Ketimpangan Gender dalam Perlindungan

Perempuan dalam posisi istri masih menjadi kelompok yang paling rentan dalam skenario ini. Mereka sering kali berada dalam situasi dilematis: bertahan dalam relasi toksik demi anak dan status, atau menggugat cerai dan menghadapi stigma sebagai “istri gagal”. Sementara pelaku, terutama jika laki-laki, lebih mudah diterima kembali secara sosial.

Di ranah hukum pun, perempuan sering mengalami reviktimisasi. Saat menggugat cerai dengan alasan perselingkuhan, mereka harus membuktikan, menanggung biaya hukum, dan menghadapi tekanan dari keluarga maupun masyarakat. Belum lagi jika mereka tidak bekerja atau bergantung ekonomi pada pasangan. Maka tak heran, banyak korban perselingkuhan memilih diam—karena negara dan masyarakat tak hadir di pihak mereka.

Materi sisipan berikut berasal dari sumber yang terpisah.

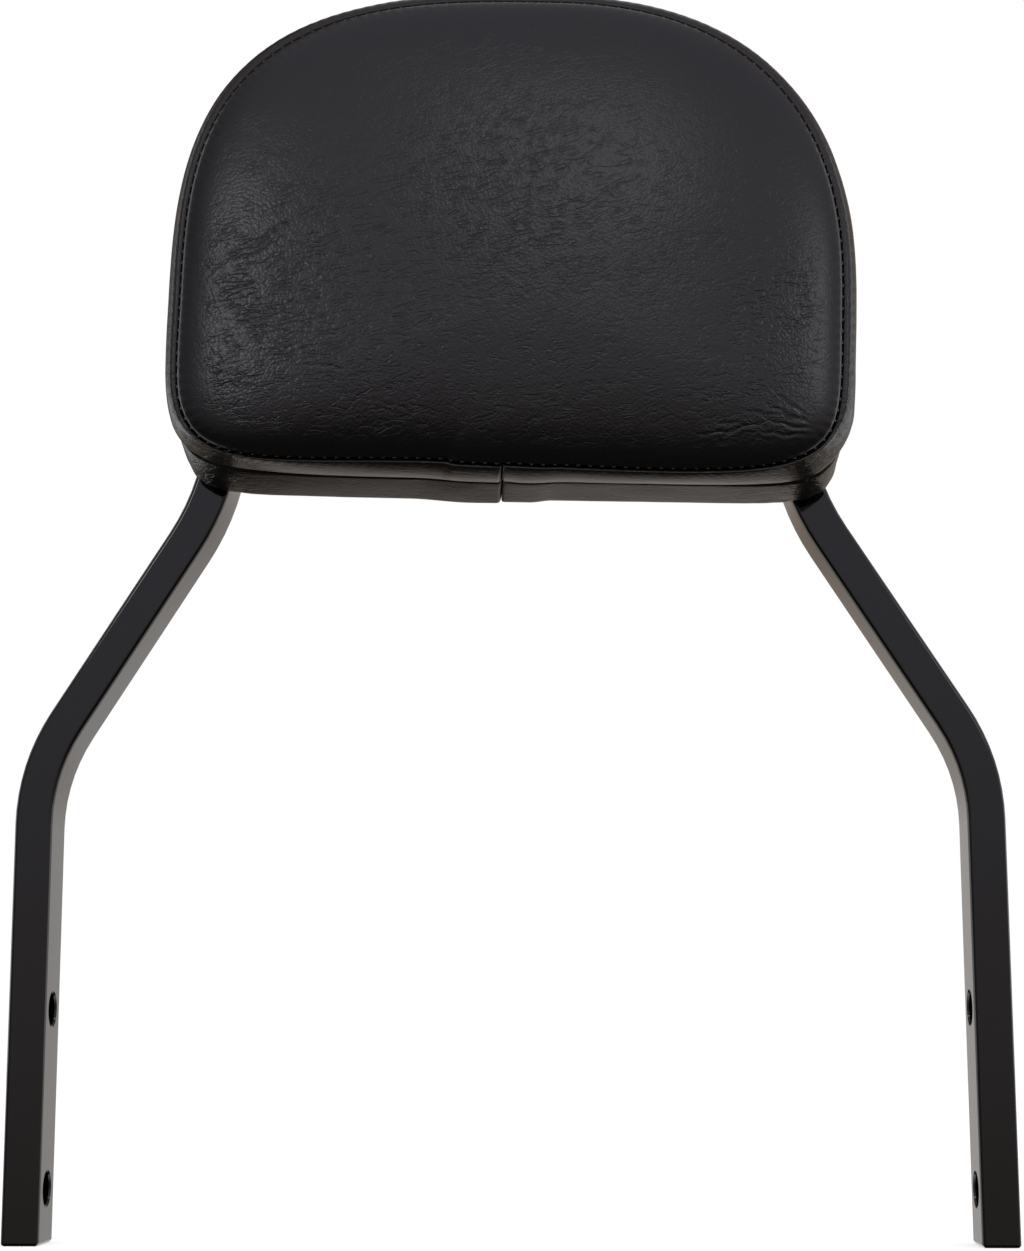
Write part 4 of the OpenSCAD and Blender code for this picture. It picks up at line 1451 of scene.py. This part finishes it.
def main() -> None:
    """Builds the scene in order."""
    logging.basicConfig(level=logging.INFO, format="%(message)s")
    Studio().set_up()
    finishes = Finishes()
    CadFinishes(finishes).dress()
    Pad(finishes).dress()
    WeldBeads(finishes).dress()


if __name__ == "__main__":
    main()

Masalah ini tak bisa diselesaikan hanya dengan menambal pasal-pasal hukum. Diperlukan perbaikan menyeluruh dalam pendekatan hukum keluarga, termasuk perlindungan psikososial, skema ganti rugi atas pelanggaran janji perkawinan, dan dukungan terhadap korban perselingkuhan—baik istri maupun suami.

Lebih dari itu, pendidikan karakter dan literasi etika rumah tangga perlu masuk ke dalam sistem pendidikan dan ruang publik. Kesetiaan bukanlah nilai yang kuno. Ia adalah prasyarat terbentuknya kepercayaan. Dan kepercayaan adalah fondasi dasar masyarakat yang sehat.

Jika hukum terlalu lambat menyesuaikan diri dan masyarakat terlalu cepat menormalisasi penyimpangan, maka kita akan kehilangan pijakan moral. Pernikahan akan kehilangan makna hukum. Perselingkuhan akan terus menggoda—dan tidak lagi dianggap salah.